Pol Arch Intern Med. 2020 Aug 27;130(7-8):570-581. doi: 10.20452/pamw.15398. Epub 2020 May 28.
INTRODUCTION: It has been suggested that the time of admission during the day and night may influence the clinical outcomes of patients with acute myocardial infarction (AMI) treated with percutaneous coronary intervention (PCI).
OBJECTIVES: The aim of this study was to assess the impact of day- and night‑time admissions on the clinical outcomes of patients with AMI undergoing PCI.
PATIENTS AND METHODS: This retrospective cohort study was based on the data on PCIs performed in Poland from January 2014 to December 2017, prospectively collected in the National Registry of Invasive Cardiology Procedures (ORPKI). Day hours were defined as the time interval between 7:00 am and 10:59 pm. The study endpoints included the all‑cause in‑hospital mortality rate and major adverse cardiovascular and cerebrovascular events (MACCEs) at 30‑day,12‑month, and 36‑month follow‑up.

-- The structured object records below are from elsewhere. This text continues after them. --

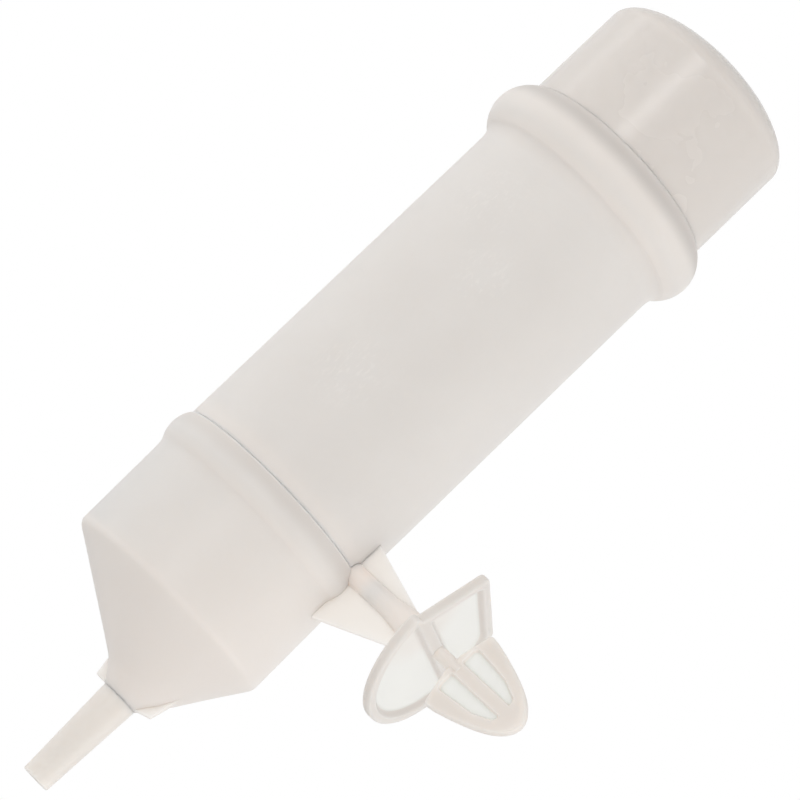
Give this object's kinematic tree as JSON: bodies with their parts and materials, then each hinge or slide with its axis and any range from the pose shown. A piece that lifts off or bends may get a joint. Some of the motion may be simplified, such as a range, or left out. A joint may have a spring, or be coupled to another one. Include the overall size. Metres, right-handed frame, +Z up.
{
  "type": "cage drinking fount",
  "caption": "Milky plastic tube fount for cage birds: push-in cap, barrel, eccentric funnel with outlet tube, and a turning hook on a side arm.",
  "frame": {"origin": "on the arm line, in the plane of the cage hook flange's flat front rim, which bears on the cage wires", "axes": "+Z up the tube, outlet down; +X along the arm into the cage; the tube axis stands at X = -61.4 mm"},
  "size_m": [0.1253, 0.069, 0.2546],
  "materials": {
    "funnel_base": "milky natural polyethylene, satin",
    "barrel": "milky natural polyethylene, matte, lightly scuffed",
    "top_cap": "milky natural polyethylene, glossy",
    "cap_seal_ring": "soft pale seal",
    "base_seal_ring": "soft pale seal",
    "outlet_tube": "milky natural polyethylene, satin",
    "cage_hook": "milky natural polyethylene, thin webs brighter"
  },
  "bodies": {
    "base": {"funnel_base": "funnel_base", "outlet_tube": "outlet_tube", "base_seal_ring": "base_seal_ring"},
    "reservoir": {"barrel": "barrel", "cap_seal_ring": "cap_seal_ring"},
    "cap": {"top_cap": "top_cap"},
    "hook": {"cage_hook": "cage_hook"}
  },
  "joints": [
    {"name": "barrel_pull", "type": "slide", "parent": "base", "child": "reservoir", "axis": [0, 0, 1], "range_m": [0, 0.045]},
    {"name": "cap_pull", "type": "slide", "parent": "reservoir", "child": "cap", "axis": [0, 0, 1], "range_m": [0, 0.03]},
    {"name": "hook_turn", "type": "hinge", "parent": "base", "child": "hook", "pos_m": [0, 0, 0], "axis": [1, 0, 0], "range_deg": [-90, 90]}
  ]
}
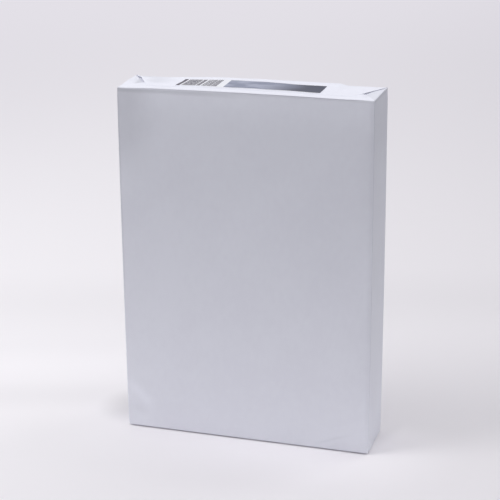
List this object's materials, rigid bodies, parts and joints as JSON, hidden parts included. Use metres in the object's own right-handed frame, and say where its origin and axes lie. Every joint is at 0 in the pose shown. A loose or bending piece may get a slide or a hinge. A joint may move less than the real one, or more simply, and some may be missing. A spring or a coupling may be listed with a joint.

RESULTS: A total of 2919 patients were included in the study (2462 [84.3%] treated during the day hours). ST‑segment elevation myocardial infarction (1993 [68.3%]) was the main indication for PCI. We demonstrated that the 30‑day mortality rate was significantly higher in patients treated during the night hours than during the day hours (P = 0.01). Night hours were also among the independent predictors of increased 30‑day mortality (hazard ratio, 1.54; 95% CI, 1.11-2.16; P = 0.01). No significant differences were observed in in‑hospital, 12‑month, and 36‑month mortality rates between patients treated during the night and day hours. There were no significant differences in the MACCE rates at the follow‑up timepoints.
CONCLUSIONS: Primary PCI for AMI is associated with increased 30‑day mortality among patients treated during the night hours compared with those managed during the day hours.